Last edited: Jan 4, 2015
7. Jan 4, 2015

### lpetrich

To solve the equations for ξ and η, I will guess the likely form of the solution and then solve for that guessed form's parameters. Something sometimes called an Ansatz. I will also impose ω' << ω, so as to get lowest-order perturbations only. The guessed form:
$$\xi = \left( \frac{\omega'}{\omega} \right)^2 ( \xi_0 + \xi_1 \cos (2(L-L')) ) ,\ \eta = \left( \frac{\omega'}{\omega} \right)^2 ( \eta_1 \sin (2(L-L')) )$$
Plugging it in gives
$$\xi_0 = - \frac16 ,\ -7 \xi_1 - 4 \eta_1 = \frac32 ,\ - 4 \xi_1 - 4 \eta_1 = - \frac32 ,\ \xi_1 = -1 ,\ \eta_1 = \frac{11}{8}$$
So for the equation for z, we get
$$k(t) = \omega^2 + \omega'^2 \left( \frac32 + 3 \cos (2(L-L')) \right)$$

To solve for z, we get a hint from Floquet theory - Wikipedia. The z solution has the form
$$z = \sum_k z_k \sin(H + 2k(L-L')) ,\ H = H_0 + \omega_z t$$
We start with ωz being close to ω. Working out the lowest-order perturbed solution, that gives us
$$\omega_z = \omega + \frac34 \frac{\omega'^2}{\omega}$$
giving a lowest-order precession period of (4/3)*((TE)2/TM).

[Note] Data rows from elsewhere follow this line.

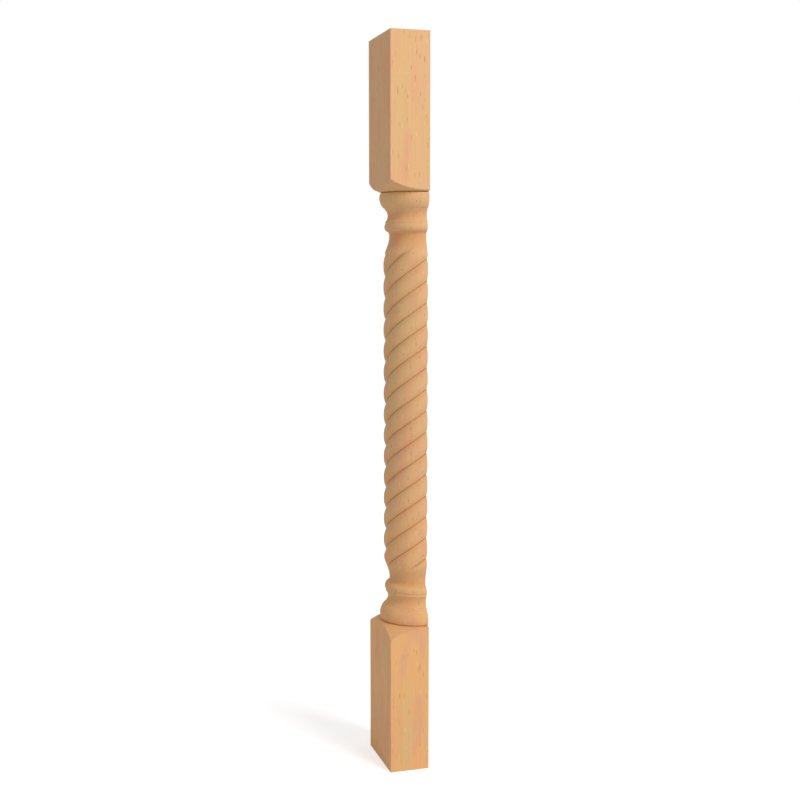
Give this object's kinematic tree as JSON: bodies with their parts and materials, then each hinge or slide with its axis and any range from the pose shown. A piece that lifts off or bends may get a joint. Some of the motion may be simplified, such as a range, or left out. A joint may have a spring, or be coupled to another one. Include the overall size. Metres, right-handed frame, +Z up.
{
  "type": "half newel post",
  "caption": "Half newel post: square blocks with turned mouldings and a rope-carved shaft, sawn flat at the back to stand against a wall.",
  "frame": {"origin": "centre of the overall box at the underside of the foot", "axes": "+Z up the post, +Y out of the flat sawn back, -Y out of the carved front, +X across the full width to the right-hand side face"},
  "size_m": [0.09, 0.0474, 0.867],
  "materials": {
    "beech": "unfinished sanded beech, fine straight grain with short dark flecks"
  },
  "bodies": {
    "root": {"half_newel_post": "beech"}
  },
  "joints": []
}
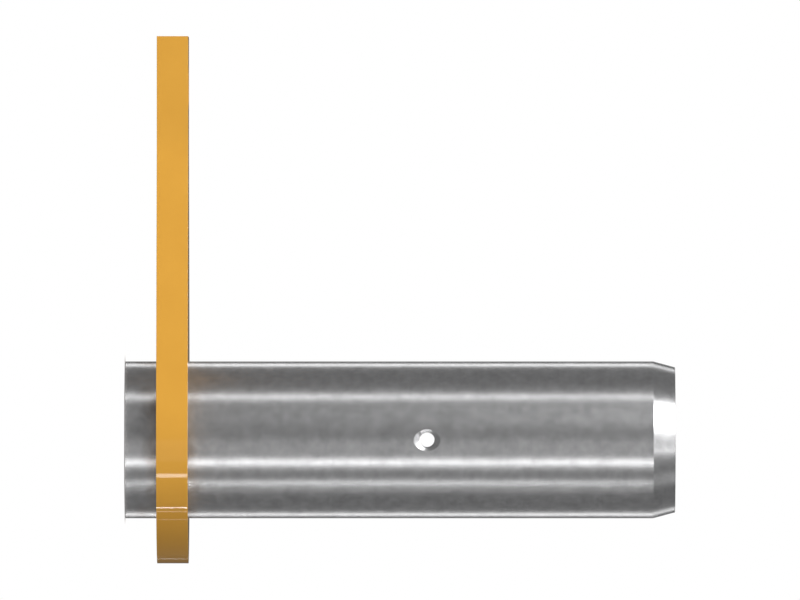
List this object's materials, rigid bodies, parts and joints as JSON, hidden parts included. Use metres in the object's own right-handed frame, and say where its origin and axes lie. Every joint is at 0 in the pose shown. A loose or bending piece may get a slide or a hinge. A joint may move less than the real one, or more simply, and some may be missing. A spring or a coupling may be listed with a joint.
{
  "type": "link pin",
  "caption": "Ground steel linkage pin with a lead-in tip, a cross grease hole and a welded flag plate whose tab bolts to the frame to stop it turning.",
  "frame": {"origin": "centre of the pin's flag-side end face, where the grease port opens", "axes": "+Z along the pin's axis towards the lead-in tip, +X from the axis towards the flag's tab, +Y along the cross hole's axis"},
  "size_m": [0.2687, 0.126, 0.2805],
  "materials": {
    "ground_steel": "ground along its length, lightly oiled",
    "yellow_enamel": "gloss enamel over blasted plate"
  },
  "bodies": {
    "root": {"pin": "ground_steel", "flag_plate": "yellow_enamel", "flag_weld": "yellow_enamel"}
  },
  "joints": []
}
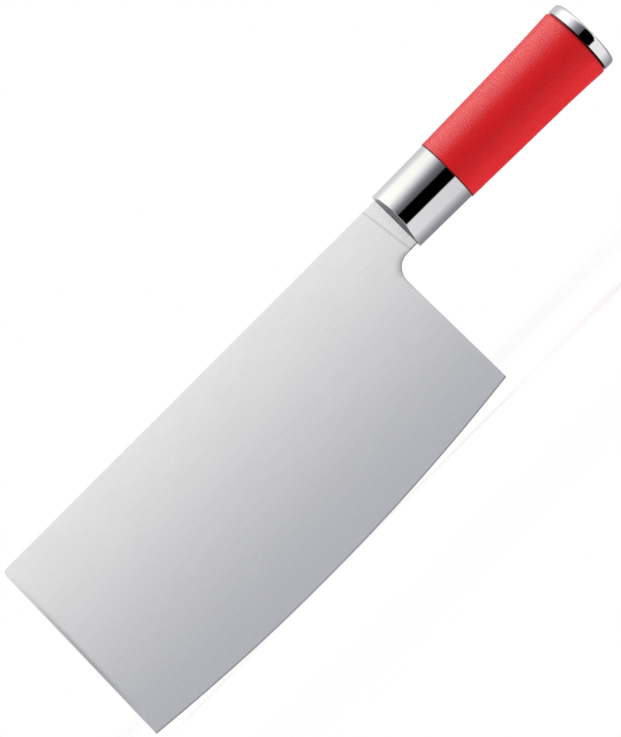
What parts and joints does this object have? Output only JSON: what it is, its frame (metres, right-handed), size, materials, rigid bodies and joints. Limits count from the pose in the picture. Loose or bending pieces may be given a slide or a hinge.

This gives a period of about 17.8 years, close to the actual one of 18.60 years.

Doing a lowest-order calculation of the precession of the Moon's perigee gives the same period, but the actual one is about 8.85 years. This twice-as-fast precession had made Isaac Newton's head ache, and around 1750, some of his successors doubted the inverse-square nature of gravity. But around then, Alexis Clairaut did the calculation to higher order, and he found that most of the discrepancy could be accounted for by the next few terms in the series expansion.

What I've just described is part of the Hill-Brown lunar theory. "Theory" here being a solution of the equations of motion.